Allocations will carry an expiry date and will be preset, typically for a three month period. This allows allocations to be removed automatically if not used by the expiry date to free up network space.
It will also be possible to view links by selecting the circuit ID. As this is the same as both ends of the link, the port details will be listed for both ends. An example of typical link details generated is shown in Table 5. Here the link is between Coventry switch 1
and Kingston switch 2
|TABLE 5 |
|Link Details for FXCC455123 |
| || ||Alloc-Alloc || || || || || || |
|Card ||Port ||Notes ||Circuit ID ||I ||F ||Type ||Reserved ||Link Notes |
|Stm 1 ||Electrical ||P3-3-1 ||43522 ||FXCC455123 ||Y ||NNI ||Link ||Coventry01\ |
| || || || || || || || ||Kingston02 |
|Stm 1 ||Electrical ||P6-2-1 ||43523 ||FXCC455123 ||Y ||NNI ||Link ||L\Kingston02 |
| || || || || || || || ||Coventry01 |
FIG. 13 shows a flowchart showing the process employed concerned with verifying and, if necessary, adjusting NNI reservations of network switches.
It takes manually updated values from a switch or a value from the forecasting tool.
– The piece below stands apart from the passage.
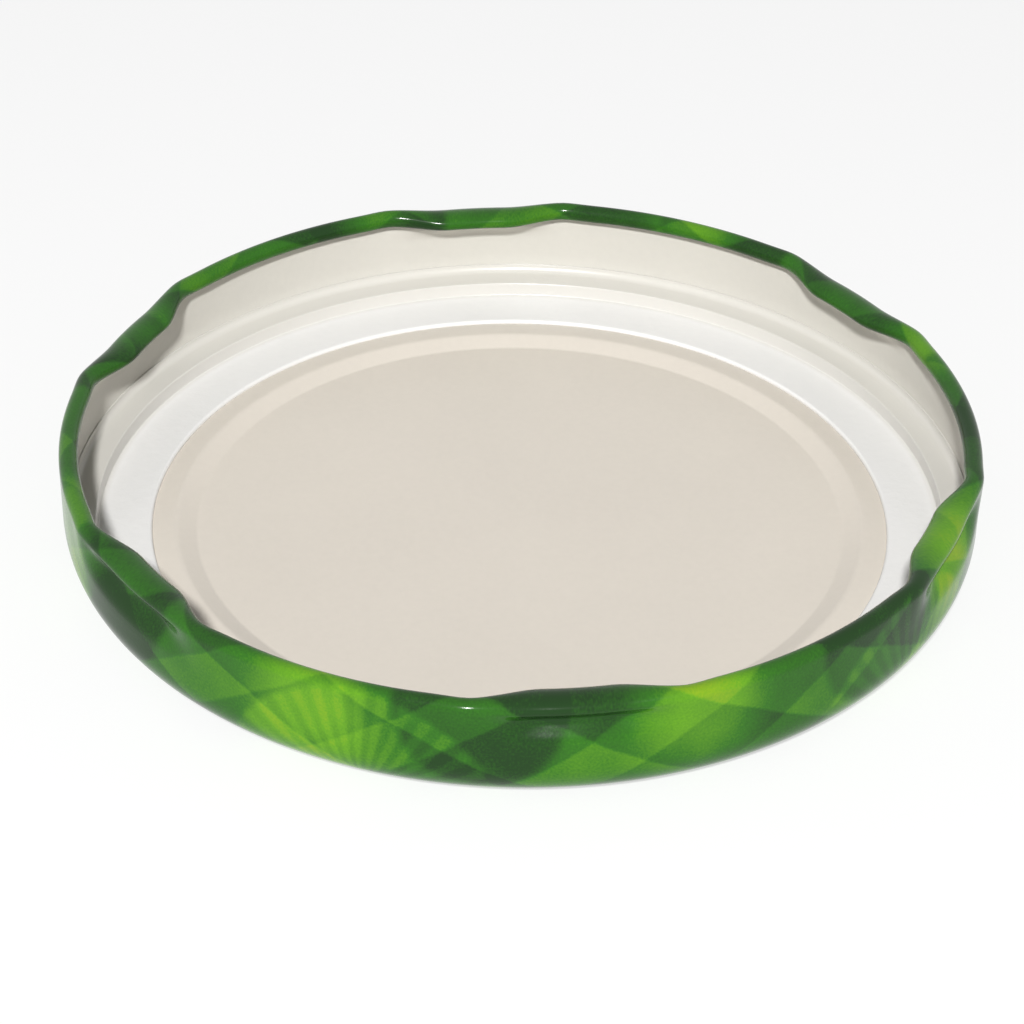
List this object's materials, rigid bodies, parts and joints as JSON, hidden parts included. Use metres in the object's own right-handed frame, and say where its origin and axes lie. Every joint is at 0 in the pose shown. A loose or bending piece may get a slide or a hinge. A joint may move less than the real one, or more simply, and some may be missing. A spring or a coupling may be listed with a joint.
{
  "type": "twist-off lid",
  "caption": "Lacquered tinplate lug lid with a rolled curl, inward lugs and a flowed-in sealing ring, for a glass jar.",
  "frame": {"origin": "centre of the resting face, the outer side of the lid's top, with the lid lying open side up", "axes": "+Z from the resting face towards the open side, along the lid's axis of revolution"},
  "size_m": [0.085, 0.085, 0.011],
  "materials": {
    "lacquered_tinplate": "glossy printed lacquer outside, cream lacquer inside",
    "sealing_compound": "smooth white plastisol"
  },
  "bodies": {
    "root": {"lid_shell": "lacquered_tinplate", "sealing_ring": "sealing_compound"}
  },
  "joints": []
}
Based on values stored for each switch, it will reserve or remove reservations of capacity on the switch where possible for egress purposes (NNI). This mechanism prevents manual overallocation of access.
Although the inventory system has been described in terms of a telecommunications network environment, the modified tree approach has applications in other databases where flat file information needs to be converted into an object oriented database. Also, as mentioned above, more than one object identifier can be employed in construction of the database.
A non-network inventory could be constructed for use with ISBN publications for example. In this case depending on whether the searcher was looking for content, publisher or media, for example, then different tree representations could be generated using the method described above.